#### Source material:

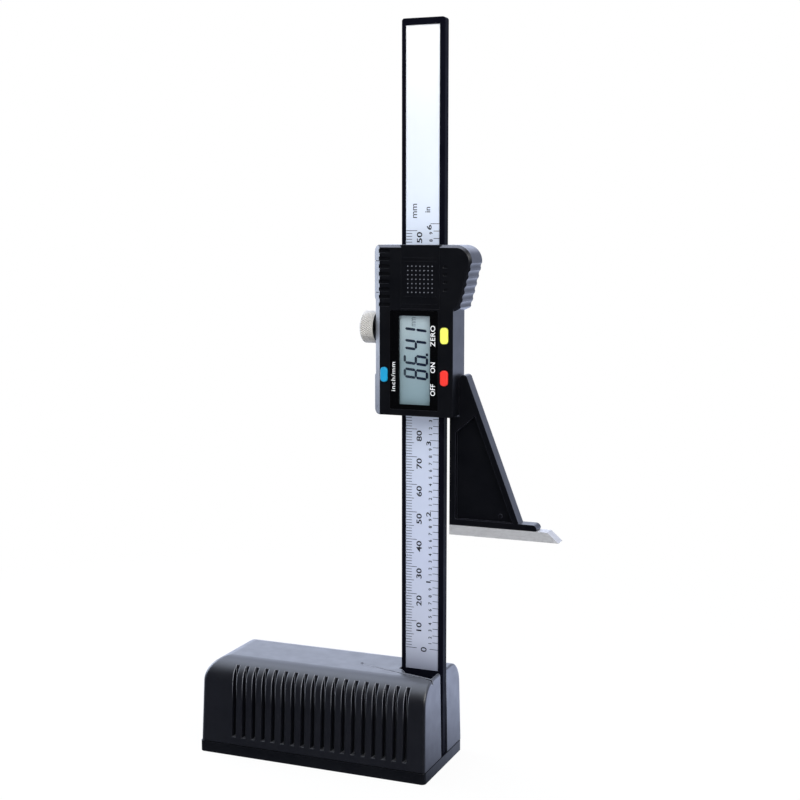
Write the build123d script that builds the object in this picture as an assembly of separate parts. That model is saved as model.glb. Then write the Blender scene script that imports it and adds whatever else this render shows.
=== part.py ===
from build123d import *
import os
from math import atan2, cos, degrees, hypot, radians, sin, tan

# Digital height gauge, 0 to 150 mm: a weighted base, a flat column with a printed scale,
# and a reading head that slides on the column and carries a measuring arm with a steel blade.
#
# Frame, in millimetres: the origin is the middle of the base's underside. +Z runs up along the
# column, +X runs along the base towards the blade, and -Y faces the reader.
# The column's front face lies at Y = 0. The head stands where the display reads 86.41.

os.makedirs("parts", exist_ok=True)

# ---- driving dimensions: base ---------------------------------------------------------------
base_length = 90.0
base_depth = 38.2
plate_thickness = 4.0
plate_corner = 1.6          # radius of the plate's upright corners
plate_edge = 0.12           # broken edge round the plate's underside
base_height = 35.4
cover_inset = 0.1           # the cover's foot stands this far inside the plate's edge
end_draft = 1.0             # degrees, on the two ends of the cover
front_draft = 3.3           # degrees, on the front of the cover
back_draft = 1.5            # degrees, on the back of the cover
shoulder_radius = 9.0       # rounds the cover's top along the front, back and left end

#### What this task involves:
Set down every line of the listing above again, exactly as given.

#### Exercise solution:
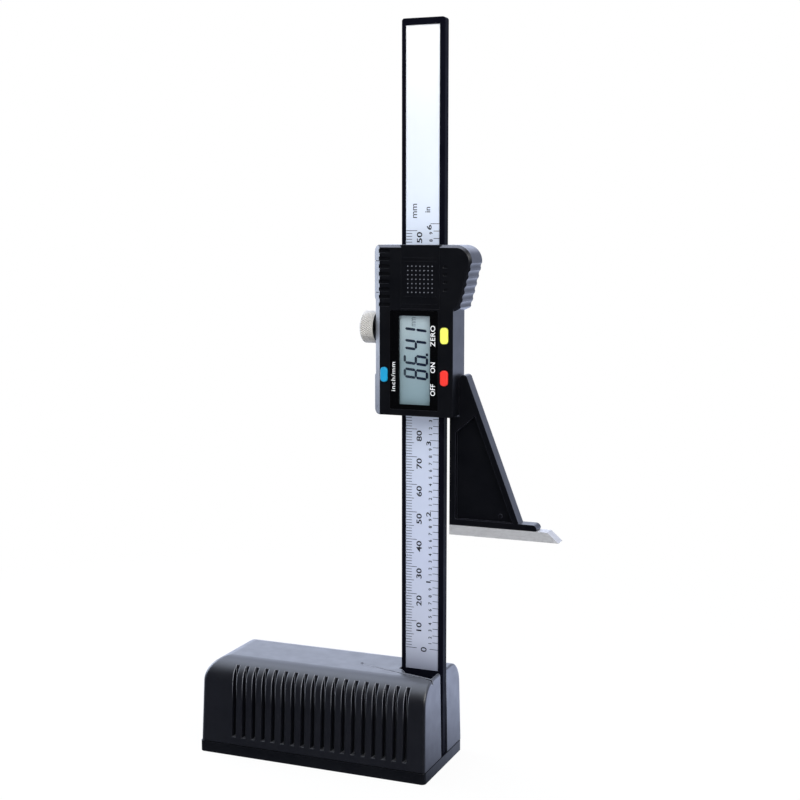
Write the build123d script that builds the object in this picture as an assembly of separate parts. That model is saved as model.glb. Then write the Blender scene script that imports it and adds whatever else this render shows.
=== part.py ===
from build123d import *
import os
from math import atan2, cos, degrees, hypot, radians, sin, tan

# Digital height gauge, 0 to 150 mm: a weighted base, a flat column with a printed scale,
# and a reading head that slides on the column and carries a measuring arm with a steel blade.
#
# Frame, in millimetres: the origin is the middle of the base's underside. +Z runs up along the
# column, +X runs along the base towards the blade, and -Y faces the reader.
# The column's front face lies at Y = 0. The head stands where the display reads 86.41.

os.makedirs("parts", exist_ok=True)

# ---- driving dimensions: base ---------------------------------------------------------------
base_length = 90.0
base_depth = 38.2
plate_thickness = 4.0
plate_corner = 1.6          # radius of the plate's upright corners
plate_edge = 0.12           # broken edge round the plate's underside
base_height = 35.4
cover_inset = 0.1           # the cover's foot stands this far inside the plate's edge
end_draft = 1.0             # degrees, on the two ends of the cover
front_draft = 3.3           # degrees, on the front of the cover
back_draft = 1.5            # degrees, on the back of the cover
shoulder_radius = 9.0       # rounds the cover's top along the front, back and left end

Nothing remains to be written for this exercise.